Just as importantly, one must bear in mind that the issues in the case were framed not by the judge but by the attorneys for the two sides. And in this case, the defense strategy was to argue that ID is not religious but is rather a genuine scientific theory. From the opening statement of the defense:
Your Honor, the evidence will also demonstrate that the board quite rightly concluded that its modest curriculum change would, in fact, enhance the biology curriculum and that the primary effect of their policy would be to advance science education, not religion.
Defendants’ expert will show this Court that intelligent design theory, IDT, is science, a theory that’s advanced in terms of empirical evidence and technical knowledge proper to scientific and academic specialties. It is not religion. This expert testimony will also demonstrate that making students aware of gaps and problems in evolutionary theory is good science education.

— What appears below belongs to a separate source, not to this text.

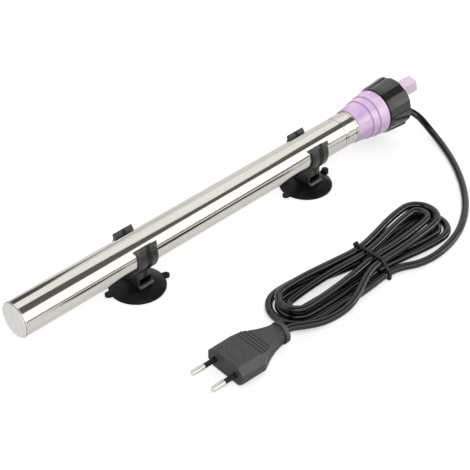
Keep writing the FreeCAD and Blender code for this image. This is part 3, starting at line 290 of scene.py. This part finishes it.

They even brought in two of the Discovery Institute’s fellows (and tried to bring in three more) to testify in support of that strategy and argue that ID is scientific. Thus, Judge Jones had no choice but to evaluate those arguments and rule on them. It was the key argument in the case by the defense. There is a third reason why the scientific status of ID had to be ruled upon and Francisco quotes it directly in his post. In the Edwards decision, the Court specifically said that a genuinely scientific critique to evolution was permissable:
We do not imply that a legislature could never require that scientific critiques of prevailing scientific theories be taught.
Francisco quotes this but doesn’t take the obvious next step – the court says a scientific critique is allowed but who decides whether the critique is scientific or not? Only the judge can do that, of course. The legislature in Louisiana asserted that creation science was scientific and not religious as well, but the court found otherwise. So Judge Jones simply had no choice but to rule on that question. The defense was arguing that it fit that exception carved out in Edwards and the plaintiffs said otherwise. The judge must rule on that issue or he’s not following precedent.
It is ironic that the Discovery Institute would send its own fellows to testify that ID is science and then claim, when the ruling went against them, that the judge has no authority to rule on that issue. Had the judge ruled instead that ID is legitimately scientific, do you think we would be hearing about his lack of authority to do so? I’d put the odds of that well on the other side of Dembski’s universal probability boundary. So we’ve got a new contributor peddling the same old hypocritical nonsense.